After our beehive business in the city, we rewound the journey. A picnic by a lake on a basin rim at seven-thousand-plus cold and windy feet preceded an unpaved road through forest in light rain. Made it, perhaps because we didn’t stop. At Winslow, a handful of quarters and a car wash sloughed the mud.
Next night a mountain cabin in New Mexico, good times with a nephew and his bae. We crossed forested heights to impressive cliff dwellings inhabited less than a century. We don’t experience them as descendants do, linkage to ancestors who walked the ground—living, laughing, loving, hunting. Did climate change prod them to go?
I craved the majesty of an isolated road through a forest but a ranger dissuaded me, "More rain than ever since February, and road damage. All bets are off.” Eden was blown—wilderness access was no longer a given. Expectations popped like a soap bubble striking a rock.
In Albuquerque, we met a farmer whose family worked land near there for generations. He lamented, "Every year I spend months glued to equipment seats scratching a living. It gets harder and harder. Climate change isn’t new, but we accelerated the process." He wants a new job. This begs the question, what do we eat when farmers quit? Our chipper motel clerk left a young daughter at night. After work, she would be too sleepy to play with her child. But it was her first good job in two years!
Near Las Vegas (New Mexico) was a national forest linked by two paved roads. A mother deer on the road regarded us, like immigrants it might turn away should it possess the force to do so. She jumped a fence to join her young one. Another fence ahead blocked the road. Fire-fighting equipment lay about. As we prepared to retreat, a couple in a truck visited, perhaps making certain we weren't vandals or thieves. The pain of damage tainted their eyes and stained their voices. No big deal to flat-land outsiders, but forests need years to recover their glory.
That evening at a motel popular with workmen, automatic night lights were two hours out of adjustment. I fumbled to get my ice bucket to the correct room, wishing I had my phone flashlight. The juice machine had a sign at breakfast, "Out of order.” Three words encapsulated the trip now. We saw them over and over.
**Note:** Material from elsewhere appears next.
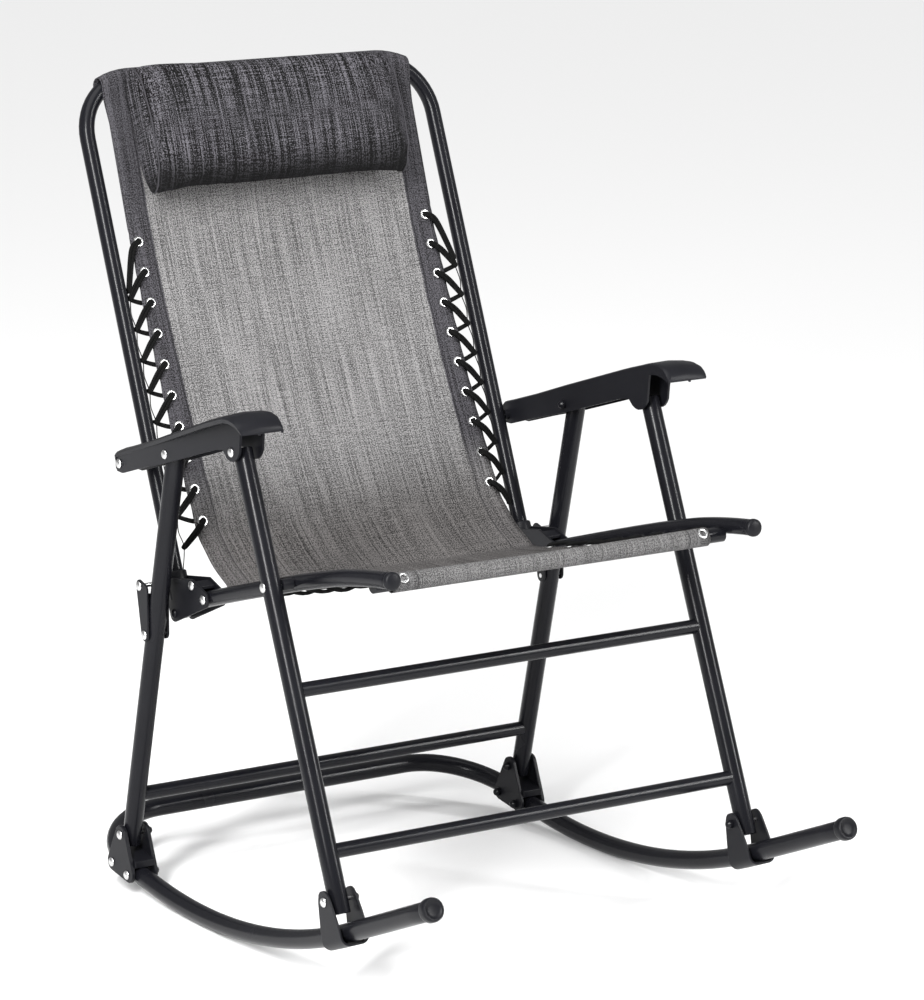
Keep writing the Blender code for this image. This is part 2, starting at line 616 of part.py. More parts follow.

We have war, famines, fires, floods, inflation, shootings, climate change on steroids. No one knows if there is a new normal. Turmoil was pervasive, yet friendly, cheerful people were everywhere. Do we whistle past a graveyard? James Cameron says we suffer from a collective nature deficit. Like fish in a pond, we stew in our own poisons. Old institutions like church and government disappoint and politics grows ever more shrill. Our relationship with Earth requires intervention, hopefully not from Klatu. I don’t worry about the planet. Earth will be fine—it’s us that concerns me. Apocalypse stories never appealed, but now? What will sustain us?
Brandi Carlile sang about a different failed relationship, "You can dance in a hurricane, but only if you stay in the eye.” Can we have serenity? Can we make our eye, and dance in it? Fiction writers have an app for that. A friend mentioned something Vonnegut wrote, "Be a sadist. No matter how sweet and innocent your leading characters, make awful things happen to them—in order that the reader may see what they are made of." So we sadists spin tales about fictitious people overcoming imaginary challenges. Might that neutralize feelings that roil our own lives? Can writing become a serenity aid? Yeah. At the same time, we may inspire others to find their own eye, so they can dance, too.